I left without the captain's permission to take my horse, or giving pay for its keep; but I went into his yard and took it, and returned to our refuge unmolested. Learning that my other horse was at the mill, I next yoked up a pair of steers to a sled and went and demanded it also. Comstock was there at the mill. He gave me the horse, and then asked if I had any flour. "No; we have had none for weeks." He then gave me about fifty pounds of flour and some beef, and filled a can with honey. But the mill, and the slaughtered beeves which hung plentifully on its walls, and the stock of flour and honey, and abundant spoil besides, had all belonged to the murdered or exiled Saints. Yet was I thus providentially, by the very murderers and mobocrats themselves, helped out of the state of Missouri.
The Lord had kept his word. The soul who on Jesus had leaned for succor had not been forsaken even in this terrible hour of massacre, and in that infamous extermination of the "Mormons" from Missouri in the years 1838-39.
Andrew Jenson, LDS Biographical Encyclopedia, 2:793-97.
(Jack M. Lyon, Jay A. Parry, and Linda R. Gundry, eds., Best-Loved Stories of the LDS People, vol. 2 [Salt Lake City: Deseret Book Co., 1999], 35.)
Here on FR, I see incredibly nauseating examples of religious hatred and intolerance. When there are no constraints, however, this is where it can lead.
Let us recall the First Amendment to the United States Constitution and, though we understand it is intended to restrain OFFICIAL oppression of religious freedom, yet it enshrines a principle that should extend to the behavior of communities and individuals as well.
Then I think about Nazi Germany and the holocaust.
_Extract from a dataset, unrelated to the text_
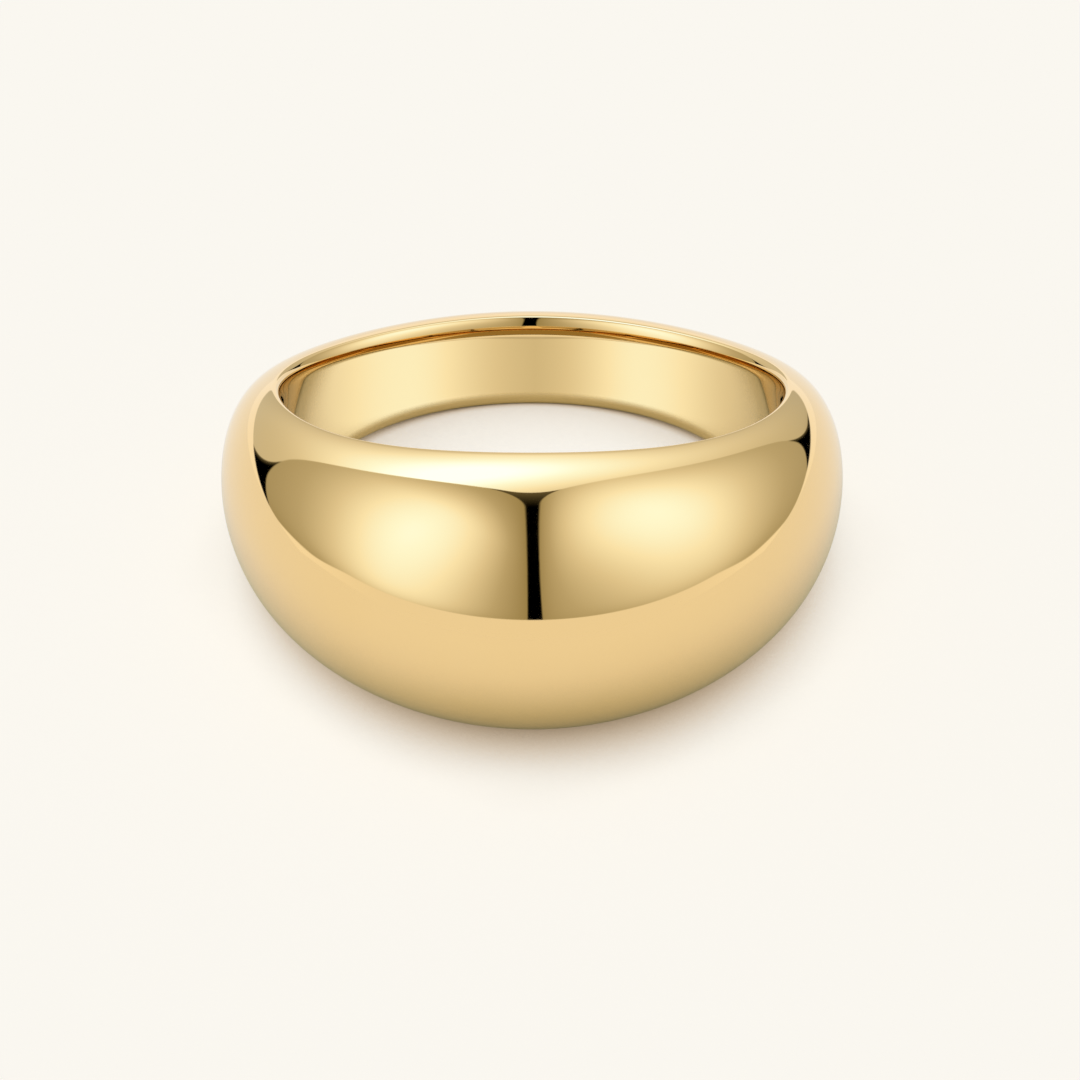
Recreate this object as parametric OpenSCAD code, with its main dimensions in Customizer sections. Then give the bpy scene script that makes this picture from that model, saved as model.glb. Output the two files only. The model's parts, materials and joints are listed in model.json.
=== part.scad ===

I think about the tales now coming out of the Horn of Africa, wherein Muslim slavers are taking whole villages of Christians and animists and selling them into bondage.
I think about the radical Islamists who are running rampant in places like the Phillipines.
And finally, I think about the vitriol directed toward "Mormons" and other religions here on FR, perpetrated by the usual gang of suspects.
I believe you're right, and there are people in whose hearts Satan rages uncontrolled.